Первая проповедь знаменует собой начало священнического служения отца Савелия. Темой для проповеди он избирает притчу о сыновьях вертоградаря из Евангелия от Матфея. Савелий Туберозов проповедует не отвлеченно, а конкретно, обличая «чиноначалия и власти». Правящий архиерей одобряет первую проповедь Туберозова, но не без тонкого юмора в своем отеческом слове советует «опасаться» начинающему проповеднику «прямого отношения к жизни», «особливо же насчет чиновников, ибо от них-де чем дальше, тем и освященнее» (68).

Однако Савелий Туберозов не прислушивается к совету архиерея и от проповеди к проповеди еще больше усиливает «прямое отношение к жизни».

Вторую проповедь отец Савелий произносит на Преображение Господне, ставя пастве в пример Константина Пизонского, старого и нищего человека, взявшего на воспитание сына обольщенной и брошенной солдатом дурочки Насти.

Чиновным фарисеям Лесков часто противопоставляет «единого от малых», самого убогого и осмеянного всеми, но сохранившего в себе Христа. Это очень лесковская тема! Любовь ко Христу в душах осмеянных и презираемых миром безумцев, бедных, честных, кротких, бессловесных, но не утративших подлинное душевное благородство и христианское достоинство.

У части богомольцев речь Туберозова вызывает умиление: «.. .на мою руку <.. .> пала не одна слеза» (74), другие же, «пустые и вздорные», обиделись и написали донос. В результате церковные власти обязывают Туберозова отправлять тексты своих проповедей цензору Троадию. Проповедовать из-под неволи Туберозов отказывается. Слово, по его мысли, должно падать «из уст, как угль горящий» (80).
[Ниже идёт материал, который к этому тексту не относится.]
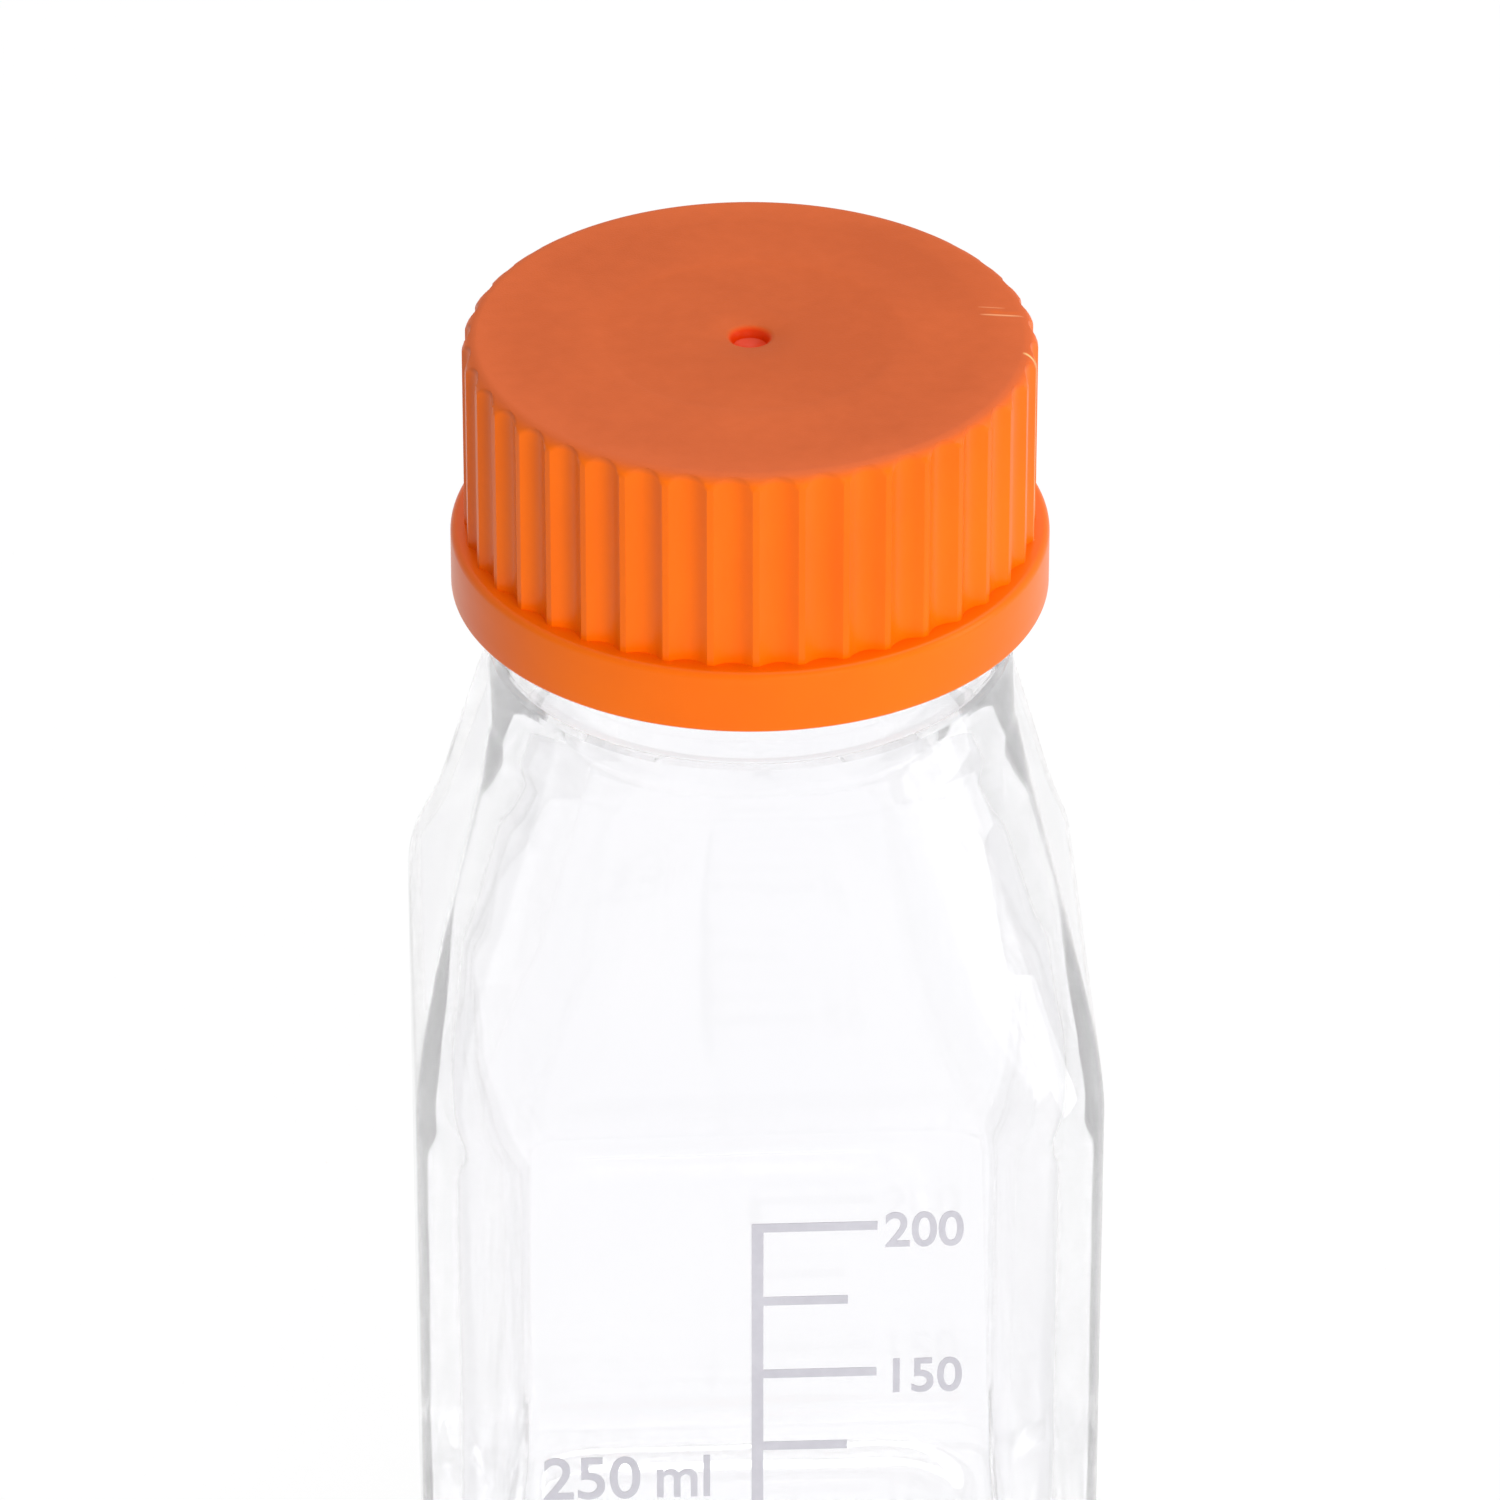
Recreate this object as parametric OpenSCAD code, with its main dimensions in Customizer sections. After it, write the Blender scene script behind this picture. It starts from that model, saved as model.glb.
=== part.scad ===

Категория умиления, примененная по отношению к Достоевскому [Захаров], повсеместно обнаруживает себя и в случае с Лесковым, особенно когда речь идет о его блаженных героях.

Третья проповедь символизирует исповеднический подвиг протопопа, его готовность идти за Христом до конца, поскольку он осознает последствия своего «живого слова», «прямо» относящегося к жизни. В Дневнике (ч. 3, гл. 21) отец Савелий записывает целую Программу своей будущей проповеди, в которую входят стихи из Псалтири, Ветхого Завета и Евангелия. Мотив Божественного суда и правды, трижды прозвучавший в поучении, Савелий берет из первой строки 71 псалма «Боже, суд Твой Цареви даждь, и правду Твою сыну Цареву» (Пс. 71:1). В своей соборной проповеди Туберозов обращается к чиновничеству, специально приглашенному им на литургию для увещевания и обличения в нем кривосудства, фарисейства, утраты забот о благе родины, небрежения о молитве, торговле совестью.

Однако проповедь Туберозова восстанавливает против него и «чужих» и «своих»: обе стороны воспринимают слово протопопа как «революцию» и доносят на него. «Глухая борьба, затеянная протопопом» [Сементковский: 48], заканчивается арестом Туберозова и отстранением его от службы.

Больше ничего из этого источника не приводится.